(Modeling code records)
◆ ◆ ◆

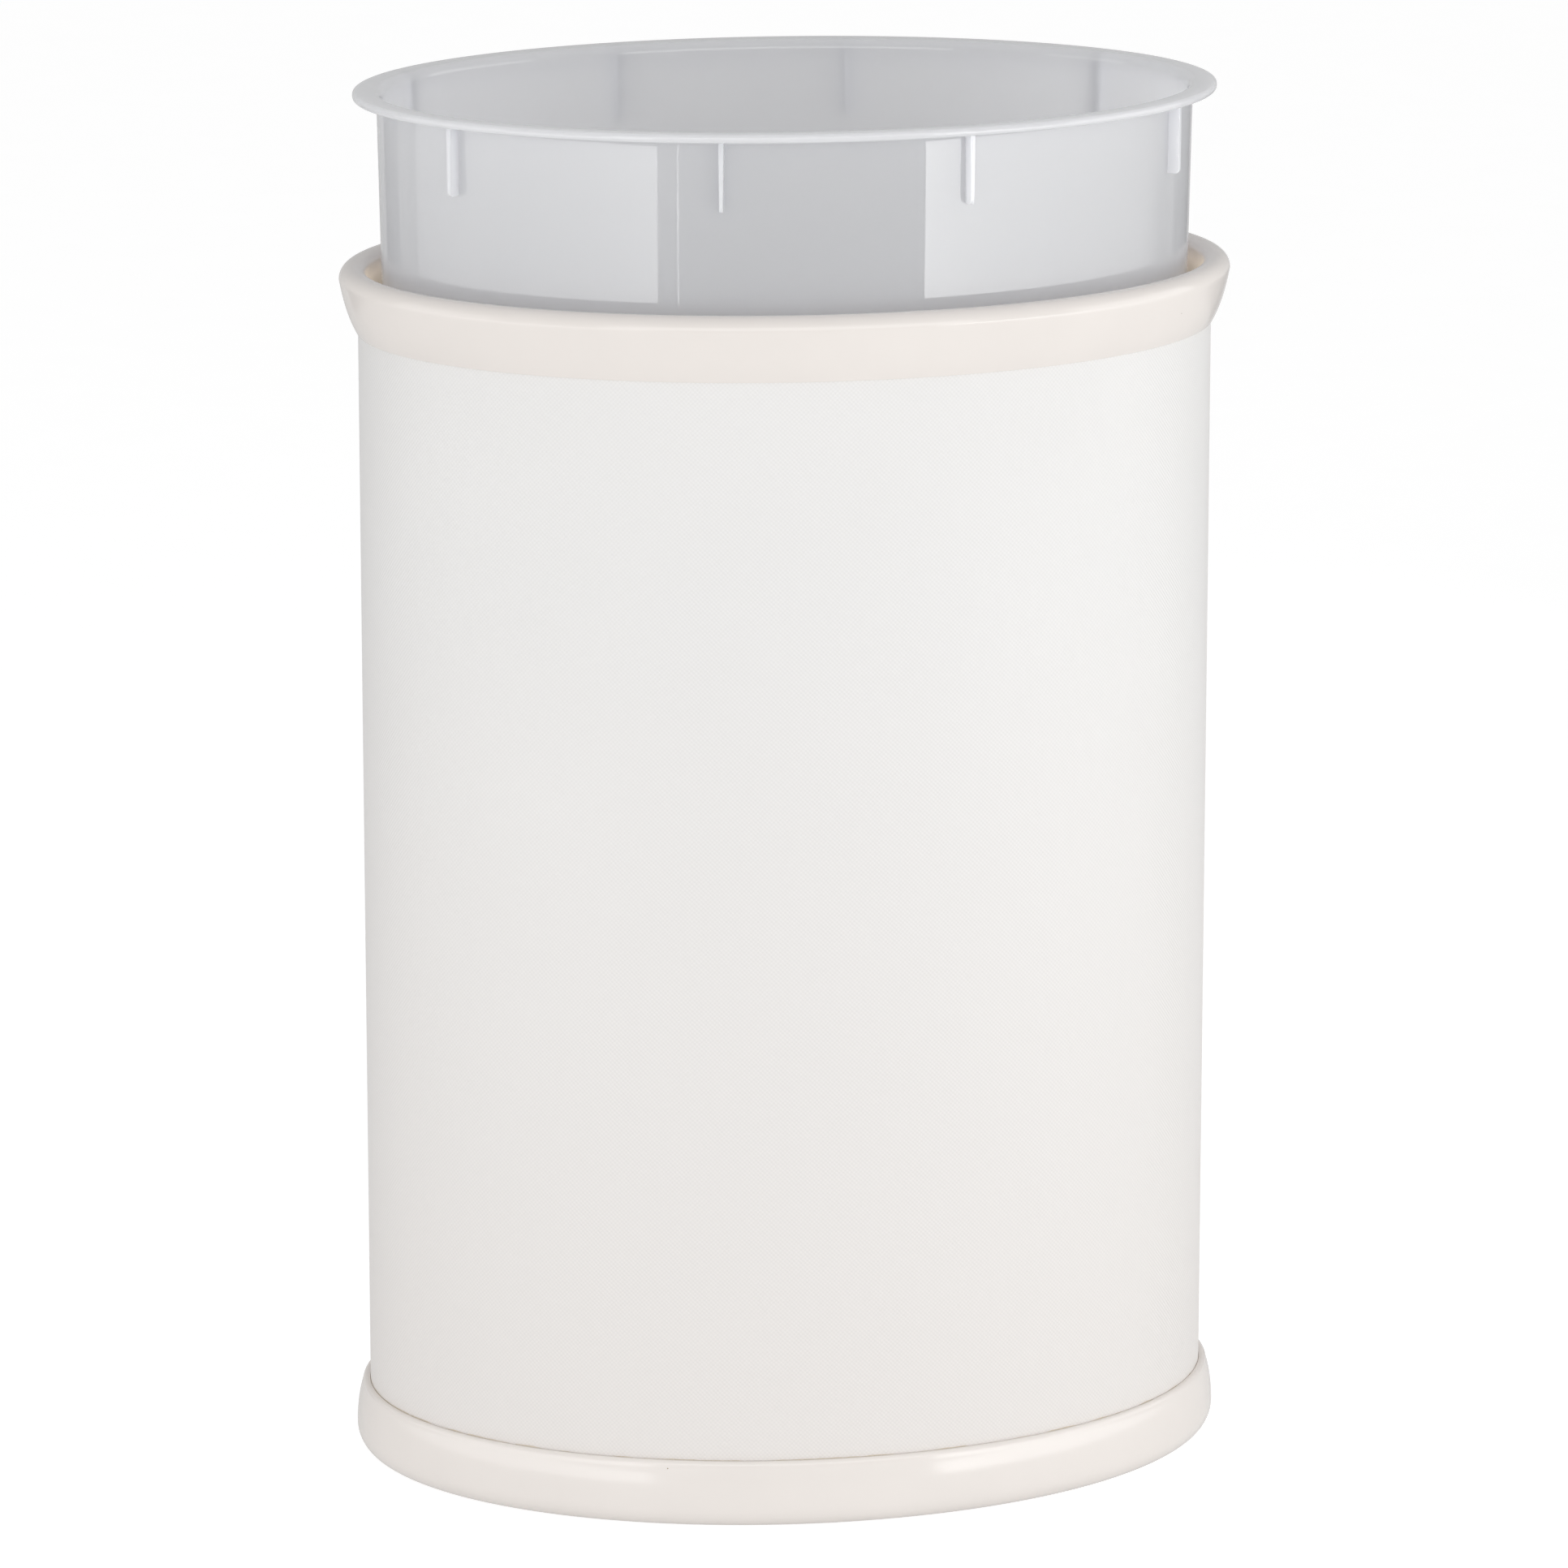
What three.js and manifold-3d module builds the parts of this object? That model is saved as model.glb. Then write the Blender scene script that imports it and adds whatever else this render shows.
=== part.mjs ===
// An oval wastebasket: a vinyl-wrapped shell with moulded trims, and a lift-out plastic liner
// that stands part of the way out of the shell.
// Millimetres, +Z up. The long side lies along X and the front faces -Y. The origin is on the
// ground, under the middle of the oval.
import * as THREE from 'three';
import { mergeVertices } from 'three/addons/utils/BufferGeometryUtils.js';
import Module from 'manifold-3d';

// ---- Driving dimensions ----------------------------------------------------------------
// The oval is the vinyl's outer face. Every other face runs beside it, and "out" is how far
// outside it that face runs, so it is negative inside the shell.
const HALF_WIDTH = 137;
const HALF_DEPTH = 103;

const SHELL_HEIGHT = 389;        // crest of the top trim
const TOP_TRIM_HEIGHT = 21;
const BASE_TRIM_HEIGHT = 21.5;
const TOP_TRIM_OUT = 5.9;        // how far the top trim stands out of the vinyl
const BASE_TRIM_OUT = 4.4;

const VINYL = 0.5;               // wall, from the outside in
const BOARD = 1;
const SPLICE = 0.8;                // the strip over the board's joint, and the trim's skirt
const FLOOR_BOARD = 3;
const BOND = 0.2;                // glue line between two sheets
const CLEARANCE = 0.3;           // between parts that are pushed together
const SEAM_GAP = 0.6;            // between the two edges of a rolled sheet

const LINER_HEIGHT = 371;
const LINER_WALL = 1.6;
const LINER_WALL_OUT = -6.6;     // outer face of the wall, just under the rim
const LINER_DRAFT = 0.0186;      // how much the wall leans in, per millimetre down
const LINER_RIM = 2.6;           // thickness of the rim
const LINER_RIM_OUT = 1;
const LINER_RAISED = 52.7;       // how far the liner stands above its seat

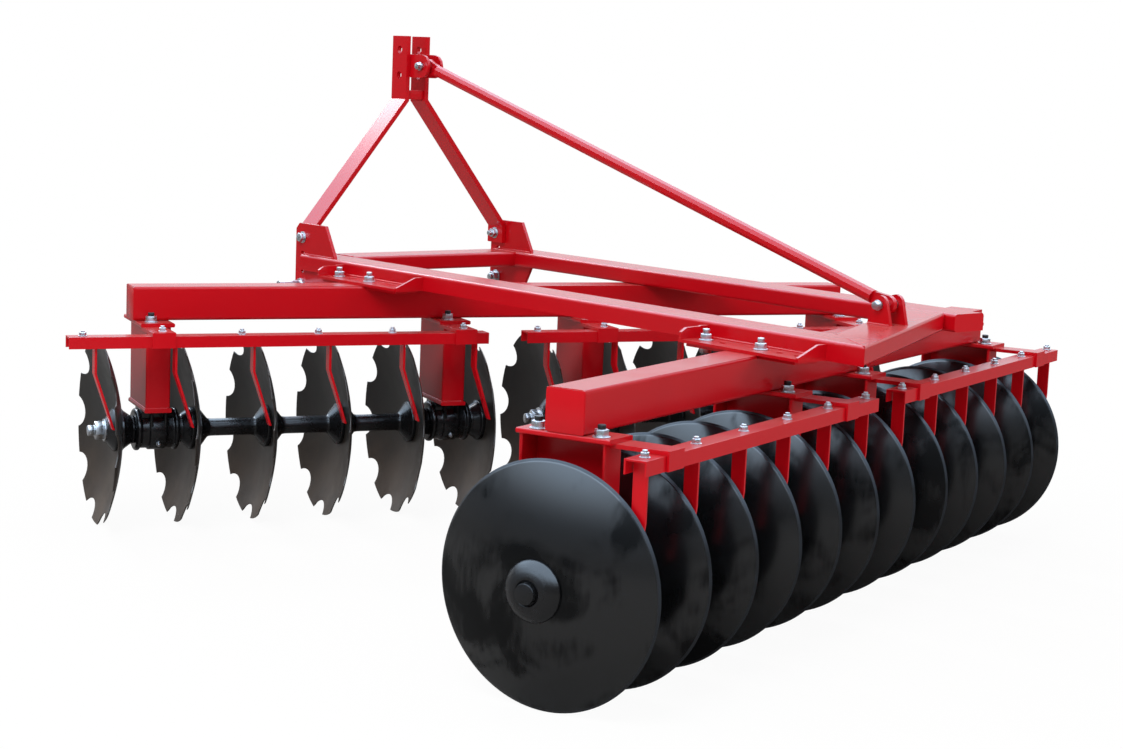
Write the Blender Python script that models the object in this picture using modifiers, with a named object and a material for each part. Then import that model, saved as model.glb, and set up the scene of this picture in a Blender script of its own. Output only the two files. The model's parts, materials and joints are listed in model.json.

◆ ◆ ◆

### Required task:
Everything from the first line of the data through the line containing "import Module from 'manifold-3d';" should be echoed exactly. Add nothing.

### Solved exercise:
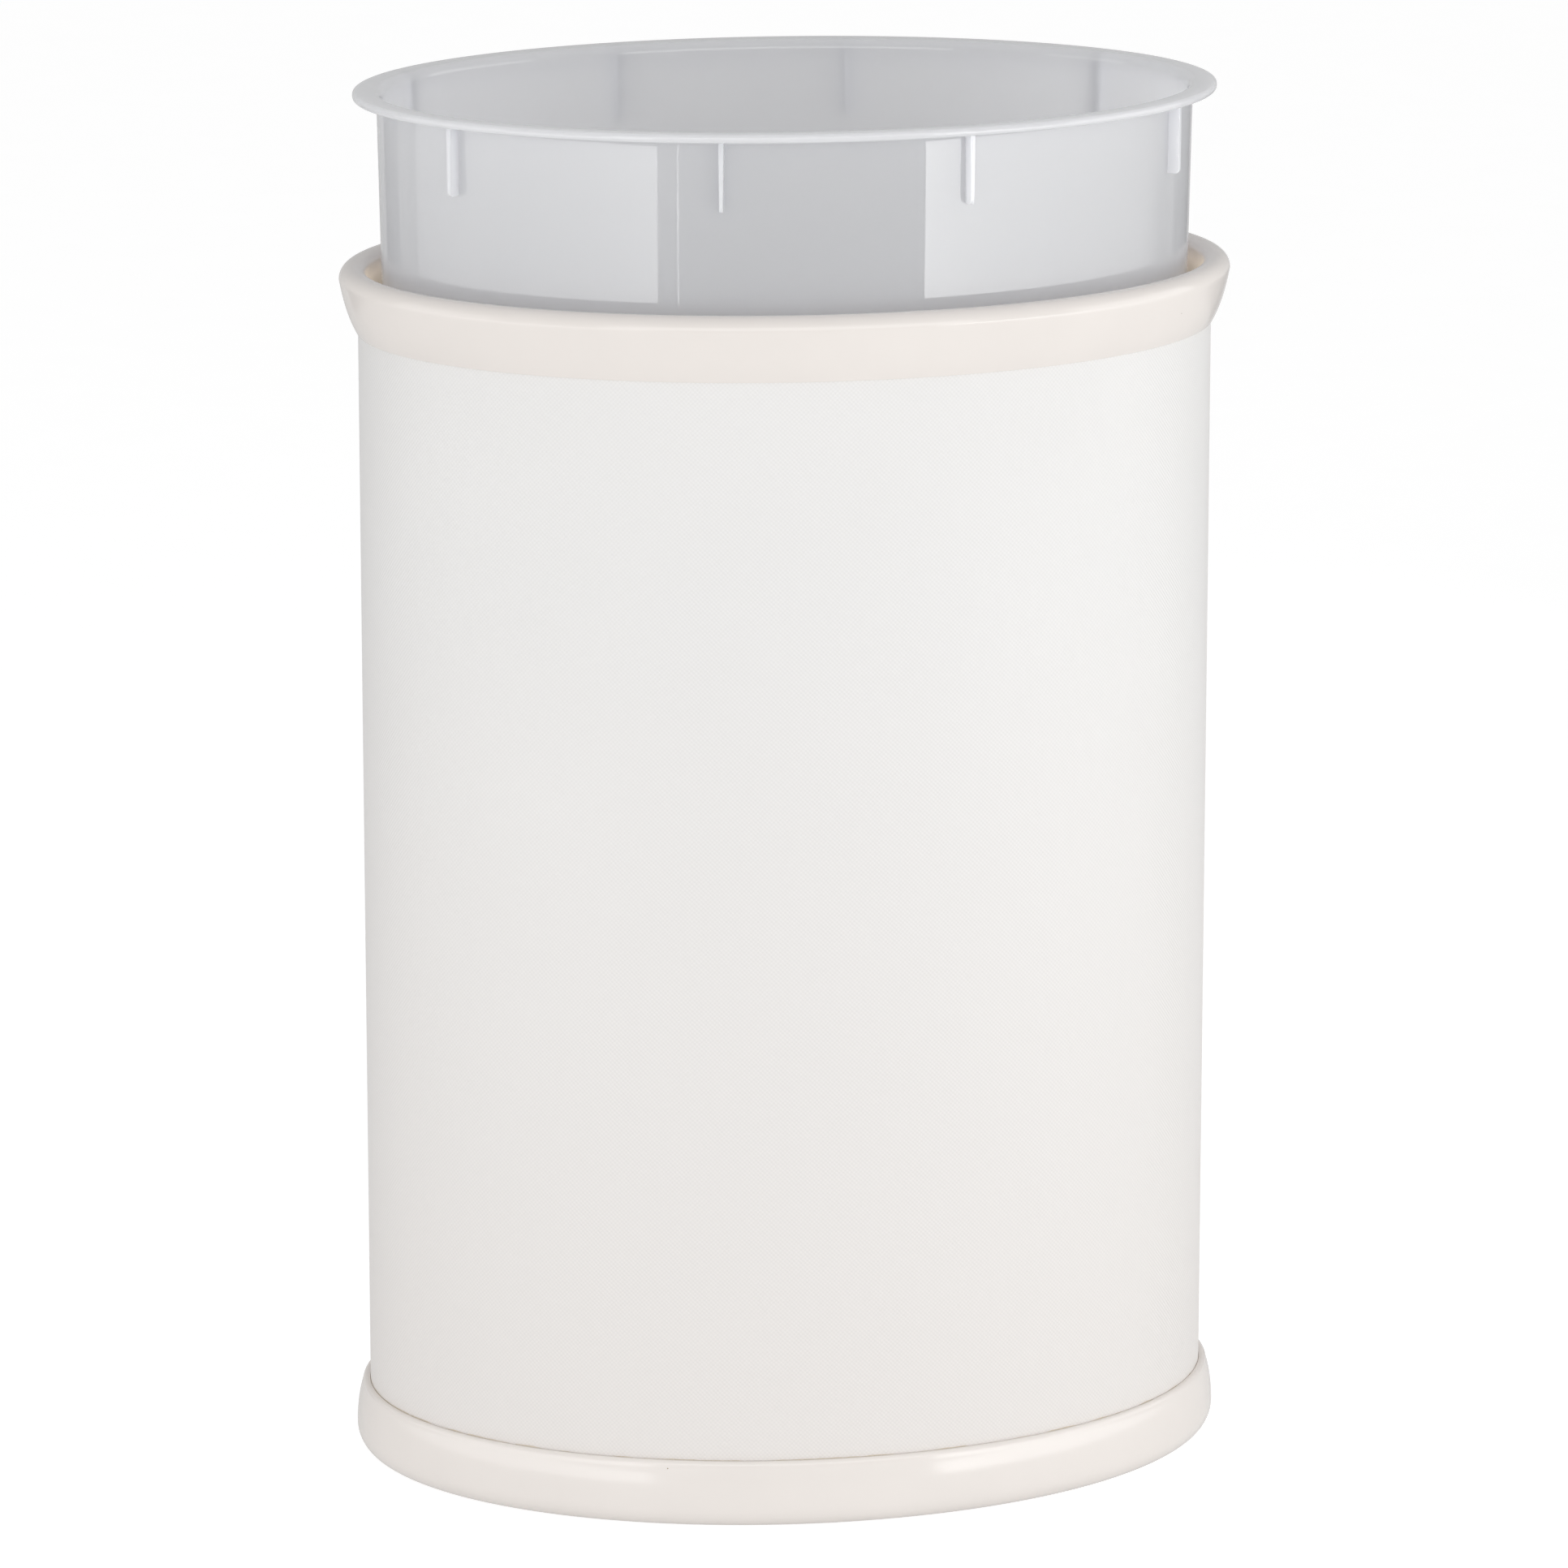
What three.js and manifold-3d module builds the parts of this object? That model is saved as model.glb. Then write the Blender scene script that imports it and adds whatever else this render shows.
=== part.mjs ===
// An oval wastebasket: a vinyl-wrapped shell with moulded trims, and a lift-out plastic liner
// that stands part of the way out of the shell.
// Millimetres, +Z up. The long side lies along X and the front faces -Y. The origin is on the
// ground, under the middle of the oval.
import * as THREE from 'three';
import { mergeVertices } from 'three/addons/utils/BufferGeometryUtils.js';
import Module from 'manifold-3d';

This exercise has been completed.